[CAD and scene scripts]

────────────────────────────────────────

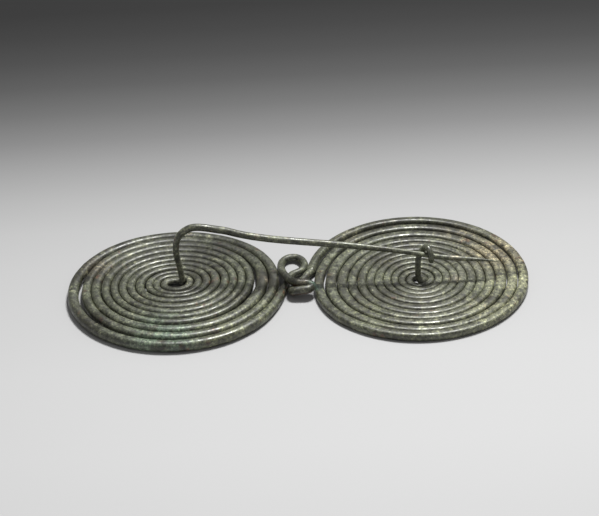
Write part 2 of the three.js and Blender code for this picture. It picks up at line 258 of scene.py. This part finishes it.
def bent_route(before, points, after):
    """A centripetal Catmull-Rom curve through the points, led in and out by its neighbours."""
    bent = [(x, y, z, wire, wire) for x, y, z, wire in points]
    knots = np.array(list(before) + bent + list(after), float)
    first = 0 if len(before) == 0 else len(before) - 1
    last = len(knots) - 1 if len(after) == 0 else len(knots) - len(after)
    rows = []
    for i in range(first, last):
        p1, p2 = knots[i], knots[i + 1]
        p0 = knots[i - 1] if i else 2 * p1 - p2
        p3 = knots[i + 2] if i + 2 < len(knots) else 2 * p2 - p1
        d1 = np.linalg.norm(p1[:3] - p0[:3]) ** 0.5
        d2 = np.linalg.norm(p2[:3] - p1[:3]) ** 0.5
        d3 = np.linalg.norm(p3[:3] - p2[:3]) ** 0.5
        m1 = ((p1 - p0) / d1 - (p2 - p0) / (d1 + d2) + (p2 - p1) / d2) * d2
        m2 = ((p2 - p1) / d2 - (p3 - p1) / (d2 + d3) + (p3 - p2) / d3) * d2
        pieces = max(1, int(round(np.linalg.norm(p2[:3] - p1[:3]) / FINE_STEP)))
        for j in range(pieces):
            u = j / pieces
            row = (
                (2 * u**3 - 3 * u**2 + 1) * p1 + (u**3 - 2 * u**2 + u) * m1
                + (3 * u**2 - 2 * u**3) * p2 + (u**3 - u**2) * m2
            )
            row[3:] = mix(p1[3:], p2[3:], u)
            rows.append(row)
    rows = np.array(rows)
    return rows[1:] if len(before) else rows


def wire_route():
    """The whole wire from the pin's point to the hook's end: rows of x, y, z, half width and half
    height, and the number of the part of the wire that each belongs to."""
    left, right = disc_route(LEFT)[::-1], disc_route(RIGHT)
    pin = bent_route([], STEM_AND_PIN[::-1], left[:2])
    link = bent_route(left[-2:], LINK, right[:2])
    hook = bent_route(right[-2:], POST_AND_HOOK, [])
    hook = np.vstack([hook, (*POST_AND_HOOK[-1], POST_AND_HOOK[-1][-1])])
    parts = (pin, left, link, right, hook)
    return np.vstack(parts), np.repeat(np.arange(len(parts)), [len(rows) for rows in parts])


def section_frames(route):
    """The wire's direction and the up and side of its section at each ring. Up stays as near
    vertical as the wire lets it."""
    along = np.gradient(route[:, :3], axis=0)
    along /= np.linalg.norm(along, axis=1)[:, None]
    ups = np.zeros_like(along)
    start = int(len(route) * UPRIGHT_PLACE)
    up = np.array([0, 0, 1.0]) - along[start] * along[start][2]
    ups[start] = up / np.linalg.norm(up)
    for direction in (-1, 1):
        i = start + direction
        while 0 <= i < len(route):
            up = ups[i - direction] - along[i] * np.dot(ups[i - direction], along[i])
            steady = np.array([0, 0, 1.0]) - along[i] * along[i][2]
            pull = UPRIGHTING * max(0.0, np.linalg.norm(steady) - FLAT_ENOUGH)
            up = up / np.linalg.norm(up) + pull * steady
            ups[i] = up / np.linalg.norm(up)
            i += direction
    return along, ups, np.cross(along, ups)


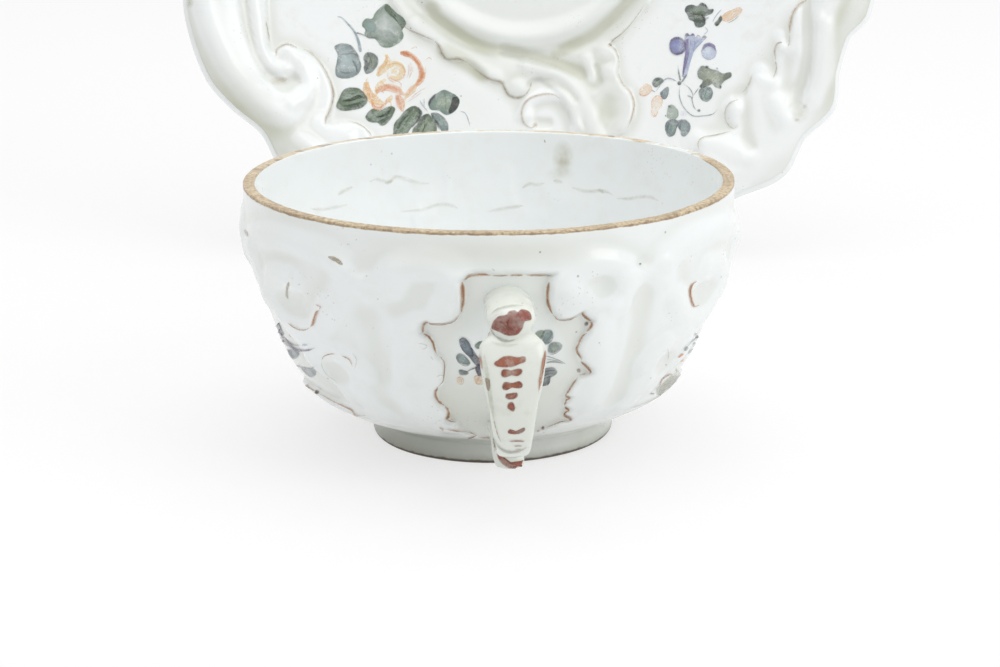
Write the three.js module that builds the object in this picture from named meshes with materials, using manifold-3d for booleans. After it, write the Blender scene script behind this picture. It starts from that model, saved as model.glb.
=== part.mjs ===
// A broth cup with two scroll handles, and its lobed saucer standing on edge behind it.
// Glazed earthenware. Millimetres, +Z up, the camera's side of the pair faces -Y.
import * as THREE from 'three';
import Module from 'manifold-3d';
import { mergeVertices } from 'three/addons/utils/BufferGeometryUtils.js';

const wasm = await Module();
wasm.setup();

// Driving sizes of the cup
const rimRadius = 62;
const cupHeight = 66;
const cupWall = 3.4;
const cupFloor = 4.2;
const rimRound = 1.1;
const cupFootHeight = 6.5;
const cupFootRadius = 31;
const cupFootWidth = 5.5;
const cupYawDegrees = 4;

// Driving sizes of a handle
const handleReach = 20;
const scrollWidth = 10.8;
const scrollThickness = 4.4;
const strapWidth = 15;
const strapThickness = 3.9;
const leafWidth = 9;
const leafThickness = 3.2;

// Driving sizes of the saucer
const saucerRadius = 118;
const saucerDepth = 22;
const saucerThickness = 4.6;
const saucerFootRadius = 46;
const saucerFootWidth = 6;
const saucerFootHeight = 5;
const wellRadius = 35;
const wellRingWidth = 8;
const wellRingHeight = 3.4;
const collarWidth = 7;
const borderWidth = 23;
const lipWidth = 8;
const lipDrop = 4.4;

// Where the saucer stands, behind the cup and to its right, and how far it leans back
const saucerSetBack = 163;
const saucerSetRight = 12;
const saucerLeanDegrees = 12;

// Clearances
const lutingGap = 0.3;

// Heights and softness of the moulded relief
const panelDepth = 1;
const panelEdge = 1.4;
const browRise = 0.7;
const collarHeight = 1.2;
const borderHeight = 1.3;
const reliefEdge = 2;
const innerReliefShare = 0.15;

// Fineness of the meshes
const cupColumns = 144;
const saucerColumns = 138;
const ringColumns = 48;
const strapSides = 12;
const strapSteps = 16;
const lineSteps = 3;

// The bowl's outer profile, as shares of the cup's height and of its rim radius
const bowlHeightShares = [0.106, 0.136, 0.174, 0.22, 0.333, 0.485, 0.667, 0.848, 1];
const bowlRadiusShares = [0.532, 0.621, 0.685, 0.75, 0.848, 0.913, 0.969, 0.997, 1];

// Half the width of the panel round a handle, in degrees, at shares of the cup's height
const handlePanelHeightShares = [0.15, 0.2, 0.25, 0.34, 0.43, 0.5, 0.58, 0.63, 0.68, 0.71, 0.75, 0.86];
const handlePanelHalfAngles = [3, 13, 17, 16.5, 18.5, 17.2, 17.5, 19.3, 16, 11, 9.3, 9.4];

// Half the width of a side panel, in the same way
const sidePanelHeightShares = [0.2, 0.26, 0.36, 0.46, 0.56, 0.64, 0.72, 0.78];
const sidePanelHalfAngles = [22, 40, 38, 32, 22, 17, 12, 6];

// The upper edge of the relief, as degrees from a handle and shares of the cup's height
const browAngles = [0, 11, 15, 20, 28, 33, 38, 48, 60, 72, 84, 90];
const browHeightShares = [0.855, 0.86, 0.89, 0.905, 0.885, 0.84, 0.87, 0.91, 0.925, 0.9, 0.87, 0.865];

// Moulding beside a handle's panel: lines of degrees and height shares, each with a reach and a rise
const bowlMoulding = [
  { reach: 5.4, rise: 1.1, turnShares: [[11.5, 0.8], [12.5, 0.85], [18, 0.878], [24, 0.852],
      [26.5, 0.79], [25, 0.73]] },
  { reach: 5.6, rise: 0.8, turnShares: [[14.5, 0.765], [15.5, 0.755]] },
  { reach: 5.4, rise: 0.9, turnShares: [[21, 0.7], [21.5, 0.56], [22.8, 0.44], [22, 0.31]] },
  { reach: 5.4, rise: 1.1, turnShares: [[-25.5, 0.79], [-24, 0.86], [-18, 0.885], [-12.5, 0.86],
      [-12, 0.78], [-13.5, 0.72]] },
  { reach: 6.6, rise: 0.9, turnShares: [[-28, 0.37], [-22, 0.31], [-17, 0.25]] },
  { reach: 5.4, rise: 0.7, turnShares: [[-21.5, 0.66], [-22.5, 0.56], [-25, 0.46]] },
  { reach: 4.6, rise: -0.8, turnShares: [[21.5, 0.79], [22, 0.77]] },
  { reach: 5, rise: -0.6, turnShares: [[-21.5, 0.75], [-24, 0.72]] },
  { reach: 5, rise: -0.9, turnShares: [[32, 0.72], [32, 0.5], [31, 0.32]] },
  { reach: 5, rise: -0.6, turnShares: [[-32, 0.66], [-31, 0.5], [-30, 0.34]] },
];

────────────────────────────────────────

Exercise brief: Tell how many lines of the records above hold the string "Blender". Give no other text.

Answer to this task: 2